* _WHAT TO DO_: Only the lines from the one containing "Write part 2" through the one containing "return add_object(name, data, look)" are wanted. Give them again exactly, both ends included.

Records from a data collection:
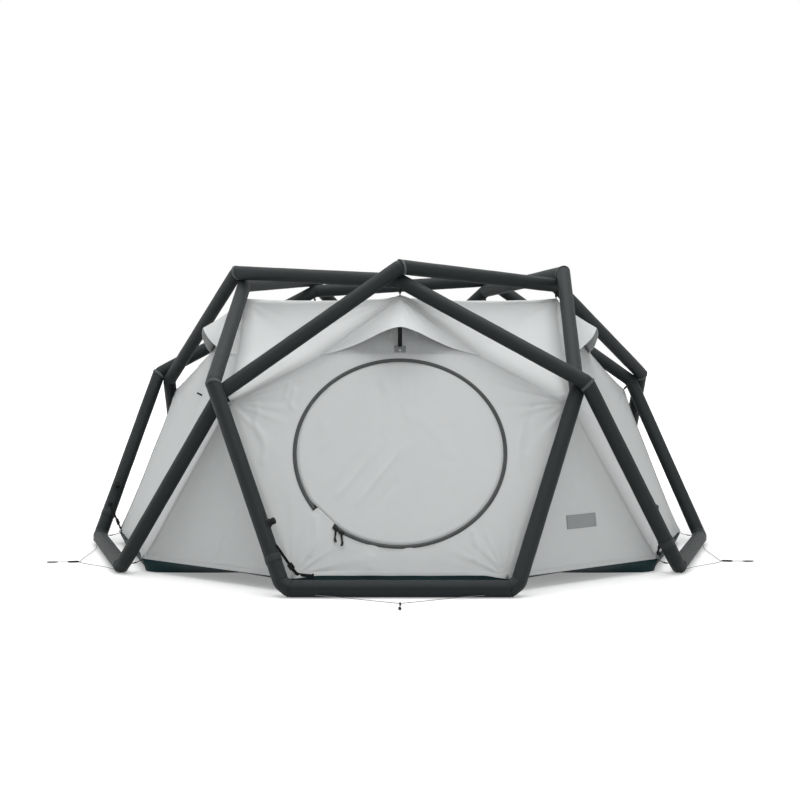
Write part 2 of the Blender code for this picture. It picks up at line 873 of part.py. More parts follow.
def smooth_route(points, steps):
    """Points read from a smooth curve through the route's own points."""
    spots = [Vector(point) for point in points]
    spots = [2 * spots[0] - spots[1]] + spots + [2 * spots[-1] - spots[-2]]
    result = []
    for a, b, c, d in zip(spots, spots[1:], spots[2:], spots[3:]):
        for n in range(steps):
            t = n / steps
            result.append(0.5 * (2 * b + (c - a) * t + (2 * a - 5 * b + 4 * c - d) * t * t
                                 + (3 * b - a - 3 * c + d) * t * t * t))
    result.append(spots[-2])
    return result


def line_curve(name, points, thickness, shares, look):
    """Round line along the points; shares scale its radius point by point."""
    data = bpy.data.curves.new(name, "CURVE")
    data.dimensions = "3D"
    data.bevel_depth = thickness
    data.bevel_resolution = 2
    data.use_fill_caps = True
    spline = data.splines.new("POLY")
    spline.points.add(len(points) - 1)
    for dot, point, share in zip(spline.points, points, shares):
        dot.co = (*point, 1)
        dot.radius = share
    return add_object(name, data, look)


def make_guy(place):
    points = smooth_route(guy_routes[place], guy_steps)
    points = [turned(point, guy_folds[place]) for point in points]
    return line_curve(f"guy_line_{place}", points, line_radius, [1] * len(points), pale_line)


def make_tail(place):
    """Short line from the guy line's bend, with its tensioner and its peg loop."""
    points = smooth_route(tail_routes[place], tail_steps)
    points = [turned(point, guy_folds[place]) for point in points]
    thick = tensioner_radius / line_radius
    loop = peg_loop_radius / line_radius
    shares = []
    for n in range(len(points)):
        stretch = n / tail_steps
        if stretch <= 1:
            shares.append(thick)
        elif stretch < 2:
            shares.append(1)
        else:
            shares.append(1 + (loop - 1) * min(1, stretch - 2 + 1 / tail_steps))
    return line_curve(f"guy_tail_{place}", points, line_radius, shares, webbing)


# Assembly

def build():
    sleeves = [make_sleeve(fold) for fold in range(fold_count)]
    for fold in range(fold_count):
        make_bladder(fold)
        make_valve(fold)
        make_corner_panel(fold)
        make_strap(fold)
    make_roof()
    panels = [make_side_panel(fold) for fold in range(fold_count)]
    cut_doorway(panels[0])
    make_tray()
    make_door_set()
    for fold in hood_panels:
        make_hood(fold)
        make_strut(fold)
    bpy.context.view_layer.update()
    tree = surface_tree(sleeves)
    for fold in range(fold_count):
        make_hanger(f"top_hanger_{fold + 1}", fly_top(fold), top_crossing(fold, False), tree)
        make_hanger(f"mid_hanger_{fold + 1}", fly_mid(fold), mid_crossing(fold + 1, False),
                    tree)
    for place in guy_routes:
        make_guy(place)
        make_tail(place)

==

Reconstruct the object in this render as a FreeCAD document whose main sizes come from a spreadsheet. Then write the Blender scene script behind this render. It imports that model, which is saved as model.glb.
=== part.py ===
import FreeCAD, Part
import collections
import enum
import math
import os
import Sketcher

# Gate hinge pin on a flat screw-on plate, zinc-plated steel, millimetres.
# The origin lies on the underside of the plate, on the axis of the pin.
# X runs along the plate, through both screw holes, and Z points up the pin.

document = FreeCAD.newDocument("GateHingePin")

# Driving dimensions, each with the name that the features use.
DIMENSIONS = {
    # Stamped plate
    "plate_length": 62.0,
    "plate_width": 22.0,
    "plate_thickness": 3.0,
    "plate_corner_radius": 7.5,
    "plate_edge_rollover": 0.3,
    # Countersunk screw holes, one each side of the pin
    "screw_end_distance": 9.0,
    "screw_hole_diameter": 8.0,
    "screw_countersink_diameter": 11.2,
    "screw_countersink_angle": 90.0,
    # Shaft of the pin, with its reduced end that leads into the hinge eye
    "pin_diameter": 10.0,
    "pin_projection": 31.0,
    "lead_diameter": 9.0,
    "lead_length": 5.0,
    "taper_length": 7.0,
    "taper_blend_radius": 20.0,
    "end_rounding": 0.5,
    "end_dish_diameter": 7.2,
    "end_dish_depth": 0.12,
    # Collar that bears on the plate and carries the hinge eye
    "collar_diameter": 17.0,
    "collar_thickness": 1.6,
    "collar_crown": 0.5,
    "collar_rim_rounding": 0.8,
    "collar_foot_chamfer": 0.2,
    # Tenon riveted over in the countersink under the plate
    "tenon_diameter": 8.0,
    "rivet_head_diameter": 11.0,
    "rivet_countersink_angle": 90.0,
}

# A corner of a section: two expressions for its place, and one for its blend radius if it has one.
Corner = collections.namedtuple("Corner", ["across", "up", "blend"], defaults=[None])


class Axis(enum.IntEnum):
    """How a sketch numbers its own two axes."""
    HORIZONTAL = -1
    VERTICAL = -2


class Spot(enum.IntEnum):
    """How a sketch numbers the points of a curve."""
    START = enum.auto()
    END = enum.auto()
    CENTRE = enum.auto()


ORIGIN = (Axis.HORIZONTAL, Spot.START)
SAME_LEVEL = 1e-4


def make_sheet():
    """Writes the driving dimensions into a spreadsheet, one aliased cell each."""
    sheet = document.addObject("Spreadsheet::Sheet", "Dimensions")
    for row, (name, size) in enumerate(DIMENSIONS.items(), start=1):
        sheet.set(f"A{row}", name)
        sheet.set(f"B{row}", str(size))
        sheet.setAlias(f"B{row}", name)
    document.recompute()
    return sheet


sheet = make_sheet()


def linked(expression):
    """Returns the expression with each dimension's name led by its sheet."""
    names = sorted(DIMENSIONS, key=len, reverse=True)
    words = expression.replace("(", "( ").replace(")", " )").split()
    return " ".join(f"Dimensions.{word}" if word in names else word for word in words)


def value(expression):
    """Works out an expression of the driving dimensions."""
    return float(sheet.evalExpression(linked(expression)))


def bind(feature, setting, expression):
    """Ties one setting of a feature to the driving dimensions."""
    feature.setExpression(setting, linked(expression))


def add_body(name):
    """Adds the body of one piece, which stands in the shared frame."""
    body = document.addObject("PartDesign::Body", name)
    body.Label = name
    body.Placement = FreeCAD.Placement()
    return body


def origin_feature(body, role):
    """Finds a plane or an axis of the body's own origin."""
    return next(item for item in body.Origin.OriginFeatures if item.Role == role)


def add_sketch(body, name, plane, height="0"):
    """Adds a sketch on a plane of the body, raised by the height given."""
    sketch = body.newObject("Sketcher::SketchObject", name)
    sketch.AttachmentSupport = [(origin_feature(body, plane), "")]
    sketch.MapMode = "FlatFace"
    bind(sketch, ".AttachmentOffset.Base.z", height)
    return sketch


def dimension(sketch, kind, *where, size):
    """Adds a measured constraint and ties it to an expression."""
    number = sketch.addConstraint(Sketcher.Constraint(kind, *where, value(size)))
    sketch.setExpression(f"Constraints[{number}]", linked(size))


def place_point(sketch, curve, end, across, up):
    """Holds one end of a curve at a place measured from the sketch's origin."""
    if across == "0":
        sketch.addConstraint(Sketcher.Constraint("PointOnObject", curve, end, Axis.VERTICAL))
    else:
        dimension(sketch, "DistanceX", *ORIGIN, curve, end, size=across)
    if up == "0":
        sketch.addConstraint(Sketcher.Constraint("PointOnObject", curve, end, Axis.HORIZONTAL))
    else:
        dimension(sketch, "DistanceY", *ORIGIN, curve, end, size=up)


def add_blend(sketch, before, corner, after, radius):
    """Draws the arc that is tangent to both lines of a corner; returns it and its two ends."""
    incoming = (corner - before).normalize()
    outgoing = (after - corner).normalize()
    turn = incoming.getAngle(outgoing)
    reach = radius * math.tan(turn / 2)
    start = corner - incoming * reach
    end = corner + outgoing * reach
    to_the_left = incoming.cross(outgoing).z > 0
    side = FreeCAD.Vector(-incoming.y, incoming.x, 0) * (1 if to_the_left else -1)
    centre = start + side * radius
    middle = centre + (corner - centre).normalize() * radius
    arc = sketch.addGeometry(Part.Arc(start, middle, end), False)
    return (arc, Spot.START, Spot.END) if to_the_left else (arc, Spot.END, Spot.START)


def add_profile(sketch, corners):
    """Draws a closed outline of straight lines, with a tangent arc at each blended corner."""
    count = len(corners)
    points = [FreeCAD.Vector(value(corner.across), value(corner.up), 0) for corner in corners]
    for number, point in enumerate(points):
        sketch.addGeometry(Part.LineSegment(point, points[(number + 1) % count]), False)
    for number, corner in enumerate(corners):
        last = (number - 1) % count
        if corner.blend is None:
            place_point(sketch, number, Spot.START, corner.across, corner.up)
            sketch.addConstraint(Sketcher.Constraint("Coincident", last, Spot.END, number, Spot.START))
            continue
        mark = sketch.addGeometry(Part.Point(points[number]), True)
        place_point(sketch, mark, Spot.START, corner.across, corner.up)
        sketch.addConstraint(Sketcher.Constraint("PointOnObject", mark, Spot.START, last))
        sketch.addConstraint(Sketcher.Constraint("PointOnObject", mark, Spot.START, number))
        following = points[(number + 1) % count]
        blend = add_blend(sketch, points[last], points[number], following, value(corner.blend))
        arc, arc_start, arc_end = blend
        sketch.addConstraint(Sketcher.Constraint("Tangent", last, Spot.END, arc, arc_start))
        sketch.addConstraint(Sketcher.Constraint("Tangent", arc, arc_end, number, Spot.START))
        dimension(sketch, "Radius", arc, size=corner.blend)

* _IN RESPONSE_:
Write part 2 of the Blender code for this picture. It picks up at line 873 of part.py. More parts follow.
def smooth_route(points, steps):
    """Points read from a smooth curve through the route's own points."""
    spots = [Vector(point) for point in points]
    spots = [2 * spots[0] - spots[1]] + spots + [2 * spots[-1] - spots[-2]]
    result = []
    for a, b, c, d in zip(spots, spots[1:], spots[2:], spots[3:]):
        for n in range(steps):
            t = n / steps
            result.append(0.5 * (2 * b + (c - a) * t + (2 * a - 5 * b + 4 * c - d) * t * t
                                 + (3 * b - a - 3 * c + d) * t * t * t))
    result.append(spots[-2])
    return result


def line_curve(name, points, thickness, shares, look):
    """Round line along the points; shares scale its radius point by point."""
    data = bpy.data.curves.new(name, "CURVE")
    data.dimensions = "3D"
    data.bevel_depth = thickness
    data.bevel_resolution = 2
    data.use_fill_caps = True
    spline = data.splines.new("POLY")
    spline.points.add(len(points) - 1)
    for dot, point, share in zip(spline.points, points, shares):
        dot.co = (*point, 1)
        dot.radius = share
    return add_object(name, data, look)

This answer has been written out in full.